Two families, two time frames

After hours on the interstate, I guided our station wagon along the two-lane roads of central Pennsylvania. I looked over at my son Alex, slouched in the passenger seat.

He was the image of adolescence: headphones straddling his dark blond hair, T-shirt emblazoned with the logo of his favorite punk band, baggy black pants. He had stashed his duffel bag and custom-built skateboard in the back seat.

Alex was going to "extreme camp," where he would hone his skateboarding.

I turned my attention back to the road, but smiled to myself at this image of modern American life.

Up ahead, a horse-drawn buggy traveled in the opposite direction - a familiar sight in central Pennsylvania, where Amish farms are common. Slowing the car as we passed, I glanced at the husband and wife with a toddler tucked between them. Behind the buggy were three more children on bicycles.
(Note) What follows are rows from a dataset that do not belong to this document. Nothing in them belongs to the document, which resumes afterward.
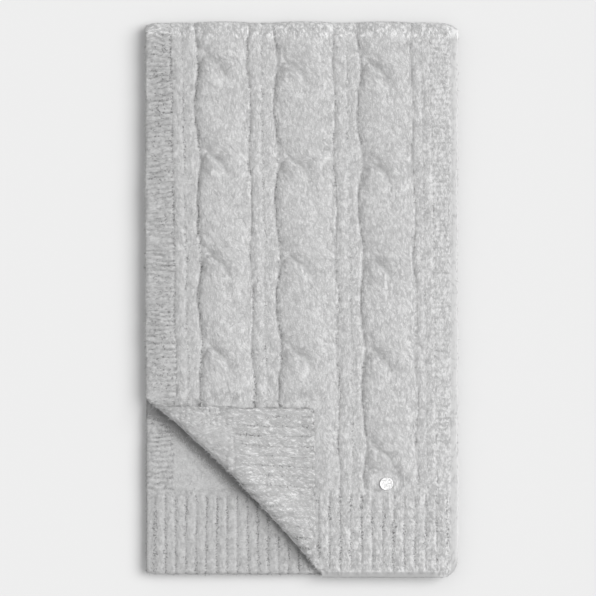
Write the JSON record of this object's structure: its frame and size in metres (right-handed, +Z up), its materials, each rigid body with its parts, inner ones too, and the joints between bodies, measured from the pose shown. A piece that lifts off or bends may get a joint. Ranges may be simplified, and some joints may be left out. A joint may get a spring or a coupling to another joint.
{
  "type": "scarf",
  "caption": "Cable knit scarf folded flat in four layers, with ribbed hems, one lower corner rolled back to show its wrong side, and a small bare metal badge.",
  "frame": {"origin": "centre of the bounding box's underside, on the surface that the scarf rests on", "axes": "X across the scarf to its right side, Y along the scarf from the hem to the folded top edge, Z up from the surface"},
  "size_m": [0.3, 0.5348, 0.0317],
  "materials": {
    "front_knit": "brushed chunky knit, right side, pale grey",
    "corner_knit": "brushed chunky knit, wrong side, pale grey",
    "second_knit": "brushed chunky knit, pale grey",
    "hidden_knit": "brushed chunky knit, pale grey",
    "badge_metal": "satin silver"
  },
  "bodies": {
    "root": {"front_stretch": "front_knit", "turned_corner": "corner_knit", "second_stretch": "second_knit", "folded_stretches": "hidden_knit", "badge": "badge_metal"}
  },
  "joints": []
}
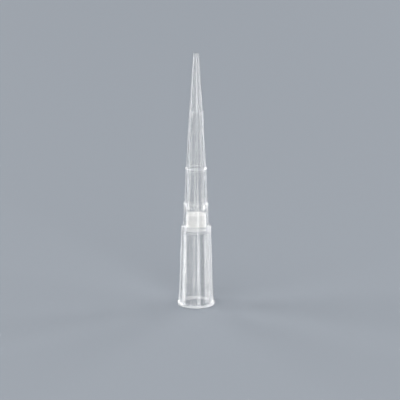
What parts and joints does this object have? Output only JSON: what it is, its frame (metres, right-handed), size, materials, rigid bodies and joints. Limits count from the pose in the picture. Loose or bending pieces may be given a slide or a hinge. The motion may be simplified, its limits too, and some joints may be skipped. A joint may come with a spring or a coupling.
{
  "type": "filter pipette tip",
  "caption": "Slender tapered pipette tip with a beaded collar, stepped graduation rings and a white filter plug pressed into its bore.",
  "frame": {"origin": "centre of the mouth, in the plane of the rim that the tip stands on", "axes": "+Z along the tip's axis from the mouth to the orifice; X and Y across it, alike in every direction"},
  "size_m": [0.0074, 0.0074, 0.0512],
  "materials": {
    "clear_polypropylene": "clear moulded polypropylene with a slight milky haze and a gloss surface",
    "porous_polyethylene": "white sintered polyethylene with a fine porous grain"
  },
  "bodies": {
    "root": {"tip_body": "clear_polypropylene", "filter_plug": "porous_polyethylene"}
  },
  "joints": []
}
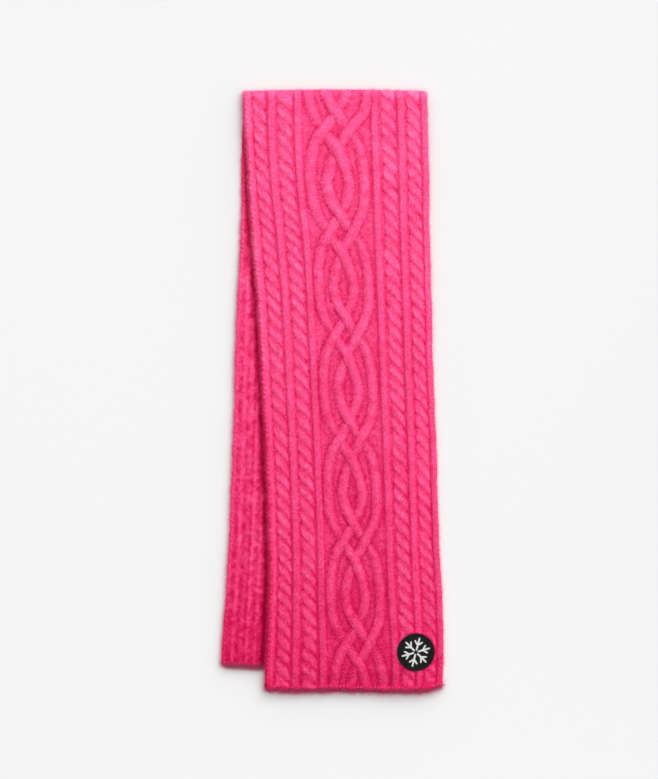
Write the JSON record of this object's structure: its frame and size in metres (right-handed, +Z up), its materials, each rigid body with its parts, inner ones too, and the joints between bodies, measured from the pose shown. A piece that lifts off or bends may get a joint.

One was a boy about 13 years old. His dark blond hair poked out from a black-brimmed hat, and he wore a crisp white shirt tucked into black trousers. He vigorously pedaled his bike to keep pace with the buggy.

Safely past, I resumed my normal speed and continued on to Alex's camp. For a moment, though, I glanced into the rearview mirror at the horse and buggy and the kids on bicycles - at another American family.